Poesia para gato

Ilustração: Johanesj/Flickr.com

Ontem li um poema da Adélia Prado para o gato. No intervalo de botar pijama, apanhei o livro sob o criado-mudo e o abri numa página qualquer, brincando com a sorte. “É onde cair”, avisei. Enrodilhado na cama, em sua eterna roupa de dormir, ele bocejou e me encarou, como quem diz: “Feito”. Gatos falam com os olhos.

Vesti a blusa, limpei a garganta e comecei:

Hoje de tarde

pus uma cadeira no sol pra chupar tangerinas

Nunca estudei se gatos gostam de poesia, ou se preferem a prosa. Falei baixo, a métrica felina depende do volume, eu sei. Tolerante, ele foi afinando as orelhas para meu recital, os pequenos movimentos indicando se eu agradava ou não. Gatos escutam com os bigodes, mais que os ouvidos. Os olhos, mesmo semicerrados, tudo veem.

e comecei a chorar,

até me lembrar de que podia

falar sem mediação com o próprio Deus

daquela coisa vermelho-sangue, roxo-frio, cinza.

No ‘cinza’ ele se levantou. Não crê, nem descrê em Deus; apenas não o sabemos – ele e eu – do mesmo jeito, já conversamos tanto sobre isso. Temi que pulasse da cama e me deixasse a sós com minha voz. Ninguém em casa queria ouvir verso às vinte e três horas e cinquenta e quatro minutos de um dia frio (não roxo).

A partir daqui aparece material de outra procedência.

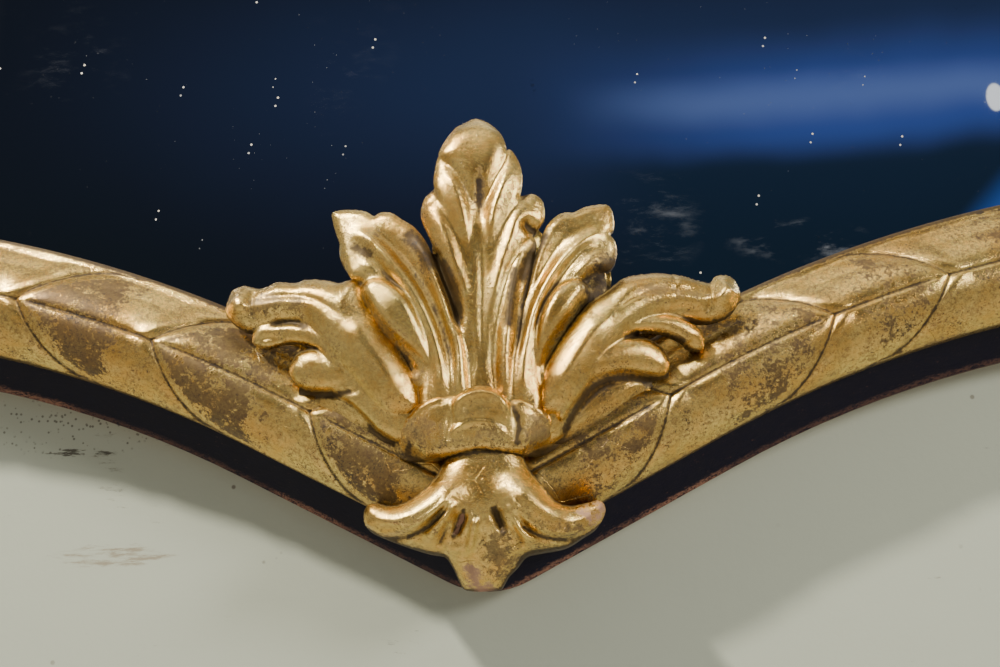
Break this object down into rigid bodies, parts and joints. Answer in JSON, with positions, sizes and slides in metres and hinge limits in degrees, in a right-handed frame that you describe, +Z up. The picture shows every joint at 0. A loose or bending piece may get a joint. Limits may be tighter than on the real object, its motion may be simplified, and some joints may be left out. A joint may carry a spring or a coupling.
{
  "type": "overmantel mirror",
  "caption": "Wide wall mirror in a carved gilt leaf frame with a black splayed edge, brace-shaped rails and an acanthus ornament over each cusp; hangs from rings.",
  "frame": {"origin": "middle of the mirror, on the face of the wall it hangs on", "axes": "+X to the viewer's right along the mirror's width, +Y into the wall, +Z up; the plate faces -Y"},
  "size_m": [1.4, 0.0797, 0.86],
  "materials": {
    "ebonised_pine": "satin black on the splayed edge, bare pine behind",
    "gilt_moulding": "worn gold leaf on gesso over carved pine",
    "gilt_carving": "worn gold leaf on gesso over carved pine",
    "silvered_glass": "polished, slightly foxed",
    "softwood": "bare",
    "backboard_pine": "bare, aged",
    "steel_screws": "dull",
    "aged_brass": "tarnished",
    "felt": "matte"
  },
  "bodies": {
    "frame": {"carcass_bottom_cusp": "ebonised_pine", "carcass_top_cusp": "ebonised_pine", "carcass_bottom_left": "ebonised_pine", "carcass_bottom_right": "ebonised_pine", "carcass_top_left": "ebonised_pine", "carcass_top_right": "ebonised_pine", "carcass_side_left": "ebonised_pine", "carcass_side_right": "ebonised_pine", "joint_splines": "softwood", "moulding_bottom_left": "gilt_moulding", "moulding_bottom_right": "gilt_moulding", "moulding_top_left": "gilt_moulding", "moulding_top_right": "gilt_moulding", "moulding_side_left": "gilt_moulding", "moulding_side_right": "gilt_moulding", "mirror_plate": "silvered_glass", "glazing_blocks": "softwood", "backboard_left": "backboard_pine", "backboard_centre": "backboard_pine", "backboard_right": "backboard_pine", "backboard_screws": "steel_screws", "bottom_crown": "gilt_carving", "bottom_collar": "gilt_carving", "bottom_fan_shell": "gilt_carving", "bottom_leaf_left": "gilt_carving", "bottom_leaf_right": "gilt_carving", "top_crown": "gilt_carving", "top_collar": "gilt_carving", "top_fan_shell": "gilt_carving", "top_leaf_left": "gilt_carving", "top_leaf_right": "gilt_carving", "ornament_screws": "steel_screws", "strap_left": "aged_brass", "strap_right": "aged_brass", "hanger_screws": "aged_brass", "wall_pads": "felt"},
    "left_ring": {"ring_left": "aged_brass"},
    "right_ring": {"ring_right": "aged_brass"}
  },
  "joints": [
    {"name": "left_ring_swing", "type": "hinge", "parent": "frame", "child": "left_ring", "pos_m": [-0.676, -0.0064, 0.15], "axis": [1, 0, 0], "range_deg": [0, 180]},
    {"name": "right_ring_swing", "type": "hinge", "parent": "frame", "child": "right_ring", "pos_m": [0.676, -0.0064, 0.15], "axis": [1, 0, 0], "range_deg": [0, 180]}
  ]
}
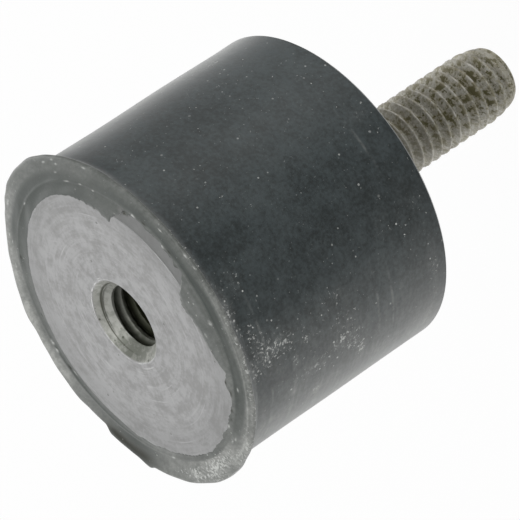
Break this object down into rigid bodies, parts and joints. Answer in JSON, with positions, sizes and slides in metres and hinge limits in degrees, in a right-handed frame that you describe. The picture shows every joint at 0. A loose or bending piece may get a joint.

Eu contava com sua audiência noturna; era para mim que eu lia.

Me agarrei aos seus pés:

Vós sabeis, Vós sabeis,

só Vós sabeis, só Vós.

Do que sabe um gato? Que conhecimento se arquiva em uma cabeça tão pequena, do tamanho duma fruta de chupar? Lembranças de ir e vir pelas ruas, antes de aportar aqui, achar bom e resolver ficar? Acolher um animal sem rumo é abrir os braços para todos os deuses.

O bagaço da laranja, suas sementes

me olhavam da casca em concha

na mão seca.

Era apenas uma rotação, dentre tantas que seu dia de gato costuma ter. Recolheu o rabo, deitou-se de novo. Coloquei a calça do pijama, só ele, só ele, sabe o quanto este é velho. Faltavam as meias da noite anterior, de paradeiro desconhecido. Busquei outras na gaveta.

Não queria palavras para rezar,

bastava-me ser um quadro

bem na frente de Deus

para Ele olhar.

O gato pardo, penso, gostou da Prado. Ele, que tem olhos azuis iguais aos do Jesus no quadro que ficava na parede do quarto dos meus pais, sobre a cabeceira. Fechei o livro, ele lambeu uma das patas. E perguntou que gosto tem tangerina. Nunca comeu.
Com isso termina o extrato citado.